╔══
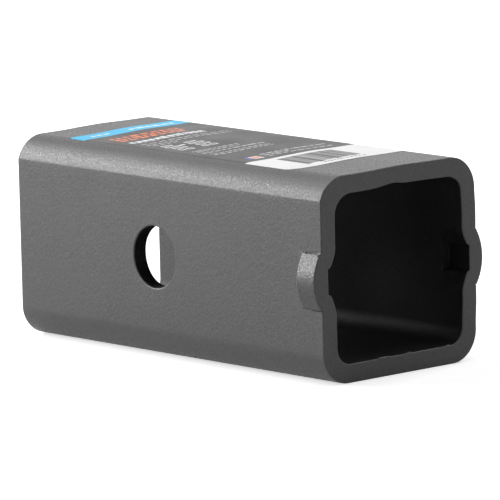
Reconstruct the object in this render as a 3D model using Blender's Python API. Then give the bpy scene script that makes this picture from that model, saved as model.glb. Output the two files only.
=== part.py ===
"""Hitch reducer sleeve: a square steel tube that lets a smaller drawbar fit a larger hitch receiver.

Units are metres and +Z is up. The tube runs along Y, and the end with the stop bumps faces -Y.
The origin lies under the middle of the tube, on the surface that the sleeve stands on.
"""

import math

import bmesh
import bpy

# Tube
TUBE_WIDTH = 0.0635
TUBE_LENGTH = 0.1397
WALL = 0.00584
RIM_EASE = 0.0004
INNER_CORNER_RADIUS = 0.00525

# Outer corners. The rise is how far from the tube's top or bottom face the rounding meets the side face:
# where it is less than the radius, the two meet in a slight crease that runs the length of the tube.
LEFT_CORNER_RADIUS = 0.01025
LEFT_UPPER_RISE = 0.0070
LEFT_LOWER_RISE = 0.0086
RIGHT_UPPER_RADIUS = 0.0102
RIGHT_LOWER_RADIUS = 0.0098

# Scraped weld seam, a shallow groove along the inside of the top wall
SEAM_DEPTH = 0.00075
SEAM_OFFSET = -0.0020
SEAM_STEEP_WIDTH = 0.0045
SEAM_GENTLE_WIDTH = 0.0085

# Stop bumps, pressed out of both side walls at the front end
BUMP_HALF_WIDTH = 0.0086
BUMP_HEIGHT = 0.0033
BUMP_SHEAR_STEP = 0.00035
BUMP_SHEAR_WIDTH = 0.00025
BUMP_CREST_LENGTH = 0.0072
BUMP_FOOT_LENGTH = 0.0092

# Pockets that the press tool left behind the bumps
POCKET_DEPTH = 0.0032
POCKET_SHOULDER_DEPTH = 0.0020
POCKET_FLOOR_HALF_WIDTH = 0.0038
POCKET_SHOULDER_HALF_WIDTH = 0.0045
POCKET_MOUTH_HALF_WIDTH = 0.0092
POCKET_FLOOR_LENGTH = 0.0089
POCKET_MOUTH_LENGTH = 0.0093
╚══
* What you need to do:
All of the data shown above must be copied exactly.

* Written solution:
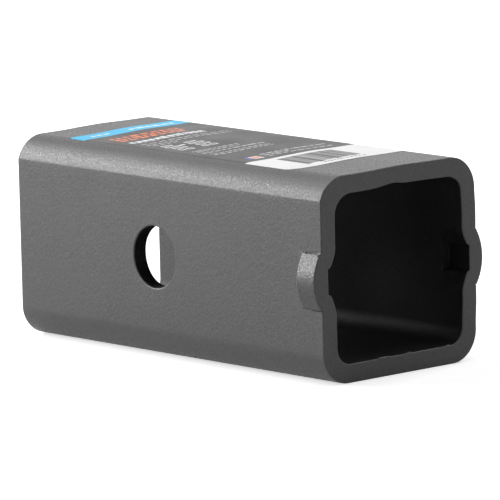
Reconstruct the object in this render as a 3D model using Blender's Python API. Then give the bpy scene script that makes this picture from that model, saved as model.glb. Output the two files only.
=== part.py ===
"""Hitch reducer sleeve: a square steel tube that lets a smaller drawbar fit a larger hitch receiver.

Units are metres and +Z is up. The tube runs along Y, and the end with the stop bumps faces -Y.
The origin lies under the middle of the tube, on the surface that the sleeve stands on.
"""

import math

import bmesh
import bpy

# Tube
TUBE_WIDTH = 0.0635
TUBE_LENGTH = 0.1397
WALL = 0.00584
RIM_EASE = 0.0004
INNER_CORNER_RADIUS = 0.00525

# Outer corners. The rise is how far from the tube's top or bottom face the rounding meets the side face:
# where it is less than the radius, the two meet in a slight crease that runs the length of the tube.
LEFT_CORNER_RADIUS = 0.01025
LEFT_UPPER_RISE = 0.0070
LEFT_LOWER_RISE = 0.0086
RIGHT_UPPER_RADIUS = 0.0102
RIGHT_LOWER_RADIUS = 0.0098

# Scraped weld seam, a shallow groove along the inside of the top wall
SEAM_DEPTH = 0.00075
SEAM_OFFSET = -0.0020
SEAM_STEEP_WIDTH = 0.0045
SEAM_GENTLE_WIDTH = 0.0085

# Stop bumps, pressed out of both side walls at the front end
BUMP_HALF_WIDTH = 0.0086
BUMP_HEIGHT = 0.0033
BUMP_SHEAR_STEP = 0.00035
BUMP_SHEAR_WIDTH = 0.00025
BUMP_CREST_LENGTH = 0.0072
BUMP_FOOT_LENGTH = 0.0092

# Pockets that the press tool left behind the bumps
POCKET_DEPTH = 0.0032
POCKET_SHOULDER_DEPTH = 0.0020
POCKET_FLOOR_HALF_WIDTH = 0.0038
POCKET_SHOULDER_HALF_WIDTH = 0.0045
POCKET_MOUTH_HALF_WIDTH = 0.0092
POCKET_FLOOR_LENGTH = 0.0089
POCKET_MOUTH_LENGTH = 0.0093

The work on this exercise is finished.